Reading 05.1
This week’s readings is a series of extracts from Landow’s book Hypertext 3.0: Critical Theory and New Media in an Era of Globalization.
Landow explains that hypertextuality occurs within blogs in two main ways: firstly by “[linking] chronologically distant individual entries to each other” to create context, and secondly by the comment function.
My key takeaways from the Landow reading is all about the agency of ‘readers’ in hypertext systems. They are no longer just passive consumers, but now serve dual purpose as both readers and authors themselves.
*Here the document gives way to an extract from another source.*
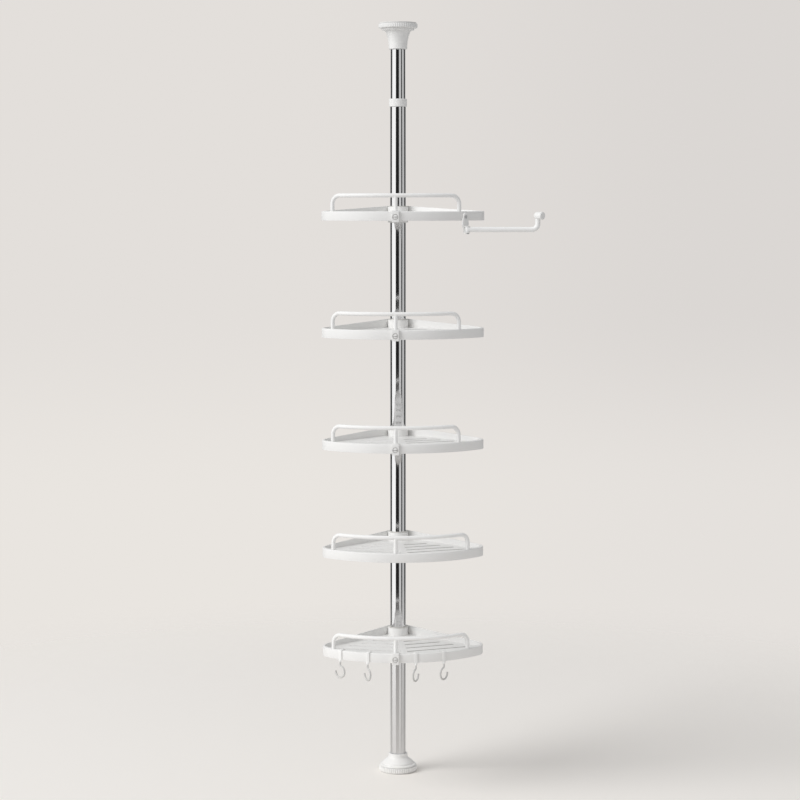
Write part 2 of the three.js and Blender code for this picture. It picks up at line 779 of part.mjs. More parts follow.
function hookSolid(side, twist) {
  const outerFace = -frontRadius - strapGap - strapThickness;
  const innerFace = -frontRadius + rimWidth + strapGap + strapThickness;
  const top = fitGap + strapThickness;
  const strap = runAlongX([
    [outerFace, -strapDrop], [outerFace + strapThickness, -strapDrop],
    [outerFace + strapThickness, fitGap], [innerFace - strapThickness, fitGap],
    [innerFace - strapThickness, -strapInnerDrop], [innerFace, -strapInnerDrop],
    [innerFace, top], [outerFace, top],
  ], strapWidth);
  const neckY = outerFace + strapThickness / 2;
  const centre = new THREE.Vector3(0, neckY, -curlTop - wireRadius - curlRadius);
  const across = new THREE.Vector3(-side * Math.cos(twist), -side * Math.sin(twist), 0);
  const up = new THREE.Vector3(0, 0, 1);
  const curl = arcPoints(centre, curlRadius, curlStart, curlEnd, curlSteps, across, up);
  const neck = uprightRod(wireRadius, 0, neckY, centre.z + curlRadius, -strapDrop + neckLap, wireSides);
  return strap.add(neck).add(bentRod(curl, wireRadius, wireSides));
}

// The assembly
function rimPlace(parent, turn) {
  const place = new THREE.Group();
  place.position.set(0, arcCentreY, 0);
  place.rotation.z = turn;
  parent.add(place);
  return place;
}

function addPole(parent) {
  const padRadius = ledgeRadius;
  addPiece(parent, 'floor_pad', disc(padRadius, 0, padThickness, flangeSides), paleRubber);
  addPiece(parent, 'foot', footSolid(), whitePlastic);
  addPiece(parent, 'lower_tube', tube(poleRadius, footFloor + fitGap, jointHeight), chrome);
  addPiece(parent, 'middle_tube', tube(poleRadius, jointHeight + fitGap, middleTubeTop), chrome);
  const coupler = ring(upperTubeRadius, upperTubeRadius - couplerWall,
    jointHeight - couplerLength / 2, jointHeight + couplerLength / 2);
  addPiece(parent, 'tube_coupler', coupler, zincSteel);
  addPiece(parent, 'locking_collar', lockingCollarSolid(), whitePlastic);
  addPiece(parent, 'lock_ring', lockRingSolid(), paleNylon);
  addPiece(parent, 'upper_tube', tube(upperTubeRadius, upperTubeBottom, upperTubeTop), chrome);
  addPiece(parent, 'guide_bush', guideBushSolid(), paleNylon);
  addPiece(parent, 'spring_stop', springStopSolid(), zincSteel);
  addPiece(parent, 'tension_spring', springSolid(), zincSteel);
  addPiece(parent, 'spring_plunger', plungerSolid(), paleNylon);
  addPiece(parent, 'ceiling_cup', cupSolid(), whitePlastic);
  const ceilingPad = disc(padRadius, overallHeight - padThickness, overallHeight, flangeSides);
  addPiece(parent, 'ceiling_pad', ceilingPad, paleRubber);
}

function addShelf(parent, shelf) {
  const group = new THREE.Group();
  group.position.z = shelfRimHeights[shelf];
  group.rotation.z = trayTurn;
  parent.add(group);
  const name = (piece) => `shelf_${shelf + 1}_${piece}`;
  addPiece(group, name('collet'), colletSolid(), paleNylon);
  addPiece(group, name('tray'), traySolid(shelf), whitePlastic);
  addPiece(group, name('guard_rail'), guardRailSolid(shelf), whiteCoatedSteel);
  if (shelf === cliplessShelf) return group;
  const clipPlace = rimPlace(group, clipTurn);
  addPiece(clipPlace, name('rail_clip'), clipSolid(), whitePlastic);
  const seat = -frontRadius - fitGap - clipThickness;
  const screw = skirtScrewSolid(seat, clipScrewDrop, screwHeadRadius);
  addPiece(clipPlace, name('clip_screw'), screw, whitePlastic);
  return group;
}

function addTowelArm(group) {
  const place = rimPlace(group, bracketTurn);
  addPiece(place, 'towel_bracket', bracketSolid(), whitePlastic);
  const seat = -frontRadius - fitGap - bracketThickness;
  const screw = skirtScrewSolid(seat, bracketScrewDrop, pinHeadRadius);
  addPiece(place, 'bracket_screw', screw, zincSteel);
  addPiece(place, 'towel_pin', pinSolid(), zincSteel);
  const arm = new THREE.Group();
  arm.position.set(0, pivotY, -armDrop);
  arm.rotation.z = -bracketTurn - trayTurn;
  place.add(arm);
  addPiece(arm, 'towel_arm', armSolid(), whiteCoatedSteel);
  addPiece(arm, 'towel_knob', knobSolid(), whitePlastic);
}

function addHooks(group) {
  hookTurns.forEach((turn, index) => {
    const hook = hookSolid(hookSides[index], curlTwists[index]);
    addPiece(rimPlace(group, turn), `hook_${index + 1}`, hook, whiteCoatedSteel);
  });
}

const shelfUnit = new THREE.Group();
addPole(shelfUnit);
const shelves = shelfRimHeights.map((_, index) => addShelf(shelfUnit, index));
addTowelArm(shelves[0]);
addHooks(shelves[shelves.length - 1]);
shelfUnit.updateMatrixWorld(true);

export default shelfUnit;
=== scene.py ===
import math

import bmesh
import bpy
from mathutils import Matrix, Vector


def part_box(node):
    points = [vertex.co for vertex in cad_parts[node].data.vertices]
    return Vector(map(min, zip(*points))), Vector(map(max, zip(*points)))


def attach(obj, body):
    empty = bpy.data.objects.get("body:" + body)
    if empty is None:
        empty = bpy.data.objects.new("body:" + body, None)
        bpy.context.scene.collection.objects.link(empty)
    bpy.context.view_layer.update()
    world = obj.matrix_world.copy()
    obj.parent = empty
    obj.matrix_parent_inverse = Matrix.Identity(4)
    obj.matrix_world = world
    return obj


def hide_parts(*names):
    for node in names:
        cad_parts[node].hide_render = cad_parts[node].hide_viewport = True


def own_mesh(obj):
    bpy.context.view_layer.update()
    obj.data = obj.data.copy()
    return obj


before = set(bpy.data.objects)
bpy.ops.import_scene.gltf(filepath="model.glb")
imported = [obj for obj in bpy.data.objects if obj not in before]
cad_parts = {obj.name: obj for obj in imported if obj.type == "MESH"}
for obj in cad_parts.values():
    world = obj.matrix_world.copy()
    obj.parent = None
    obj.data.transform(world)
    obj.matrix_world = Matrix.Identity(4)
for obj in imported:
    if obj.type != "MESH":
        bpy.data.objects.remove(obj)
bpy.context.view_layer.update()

# Floor pad and ceiling pad.
# Each end of the pole presses on a thin disc of pale soft rubber, punched from sheet,
# that is glued into the moulding and keeps it from sliding.
MM = 0.001
FULL_TURN = math.tau
SMOOTH_ANGLE = math.radians(32)
MERGE_DISTANCE = 0.001 * MM
PAD_ROUND = 0.5 * MM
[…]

Landow also talks about the difference between blogs and personal diaries – a comparison which I find irrelevant. As Adrian has reminded us in the lectures, all our notions of the public and private are currently being rewritten by us, and the platforms we are using. I think blogs are best used when appropriated by the user in exactly the way they want. For example, a beauty blogger who posts product reviews and so on is using the blog as a platform which expresses their intentions best. Similarly, an academic with a blog can use it to collate their research and to postulate further discussions with their peers. One must (obviously) be wary of privacy online, and abandon our assumptions that anything online isn’t 100% public. But if a user wanted to utilise their blog in exactly the same way as they would use a personal diary, good on them in my opinion! Use away. You do you, and I’ll do me.
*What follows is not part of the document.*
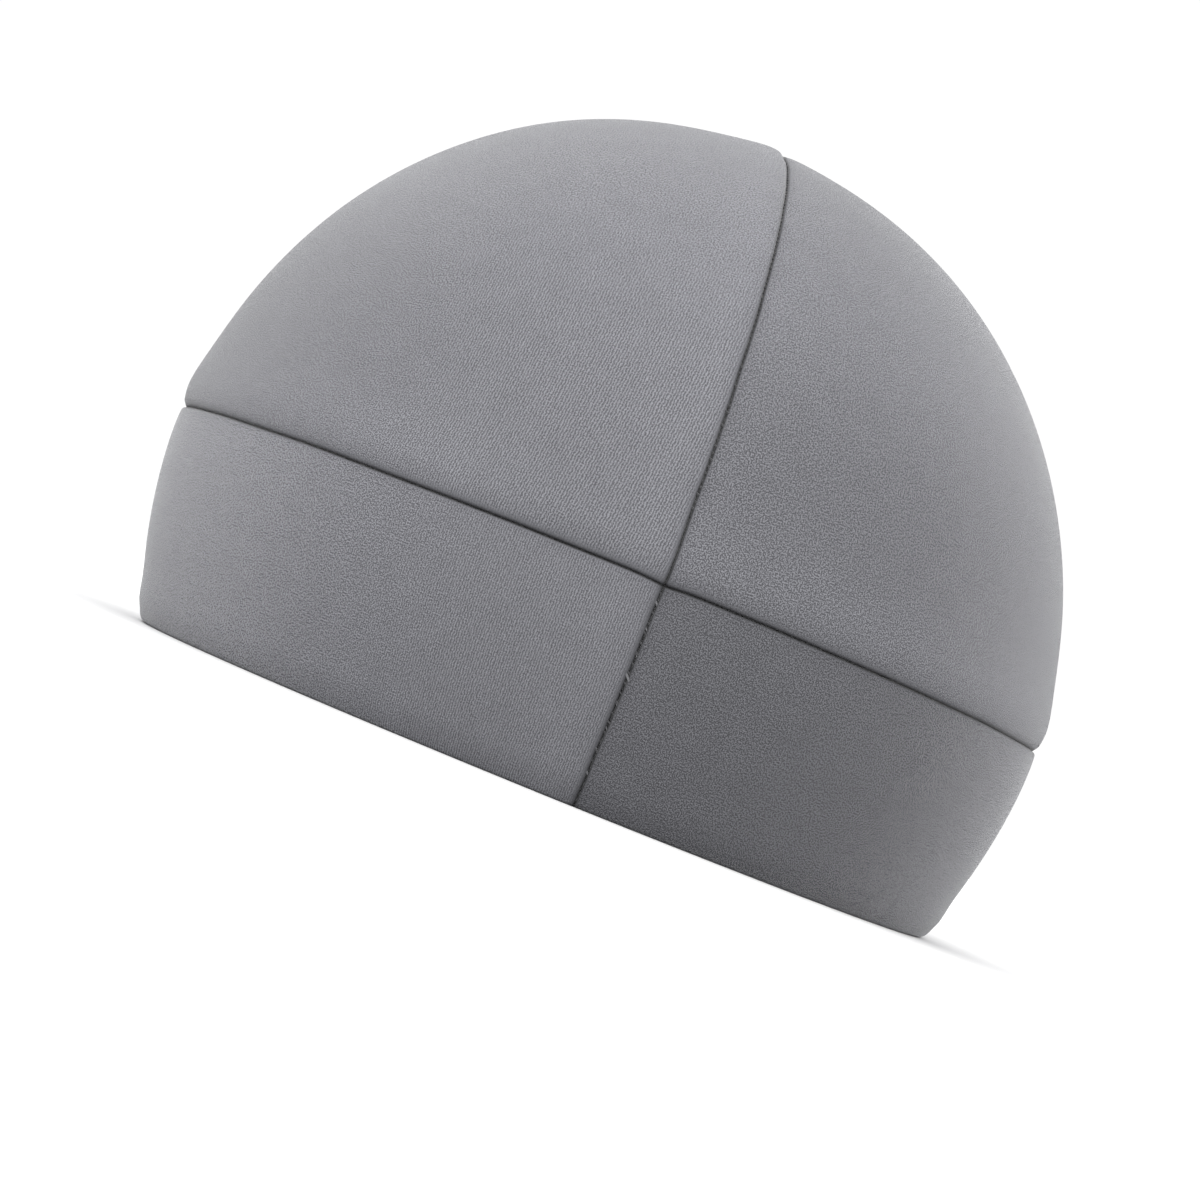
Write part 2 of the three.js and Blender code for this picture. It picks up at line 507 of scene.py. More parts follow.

I liked the section of Landow’s chapter which talked over the role of beginnings and endings in hypertext systems. One side of the argument says that we can assume hypertext isn’t completely absent of linearity and sequence, and instead “possesses multiple sequences” (p.110). Opponents say that every hypertext system has to have a fixed entry point which you arrive at before the system of links begin.
Landow draws attention to an interesting point which Ong makes in Orality and Literacy, that books, unlike their authors, cannot really be challenged:
The author might be challenged if only he or she could be reached…There is no way to refute a text. After absolutely total and devastating refutation, it says exactly the same thing as before… A text stating that the whole world knows is false will state falsehood forever, so long as the text exists.” (p.79)
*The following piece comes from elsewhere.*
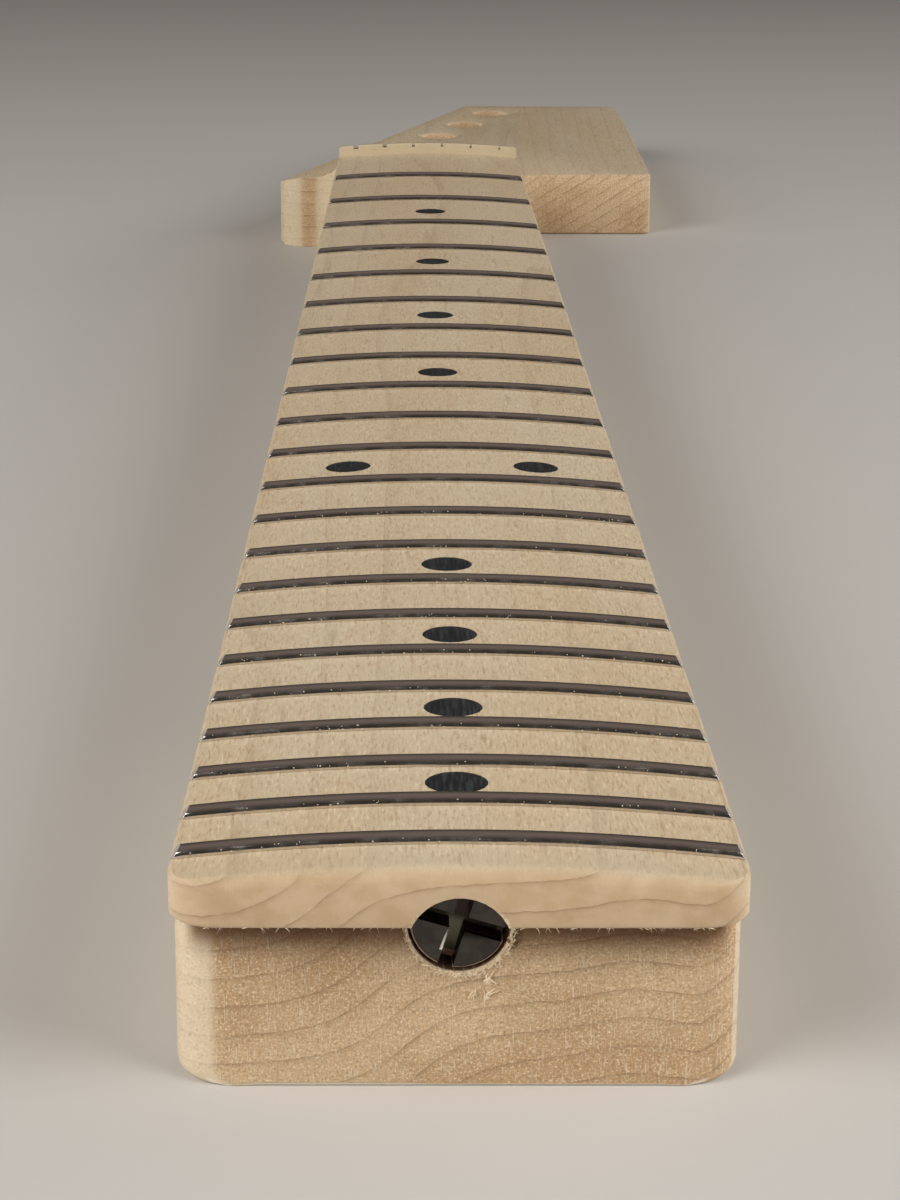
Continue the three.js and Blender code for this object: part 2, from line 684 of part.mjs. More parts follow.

However, I think this is quite different in online networks. Websites and blogs are so easily edited and republished, seemingly erasing any past information which has been put out there. Yes, the previous records are still stored somewhere in cyberspace, but I certainly don’t know where! The transient nature of online is something I certainly take for granted. I think it’s been built into my generation of ‘digital natives’ to expect this kind of change so frequently, that acceptance and adjustment is the only way to survive. Facebook is a perfect example of a platform which constantly reinvents itself (aesthetically), which proves my above point.
What does this mean for hypertext? Will linkages online get lost? Will we potentially keep running into ‘Page Not Found’ error messages as the online web continues to shape shift and change? What will happen to whole systems when the nodes that keep the links alive also disappear?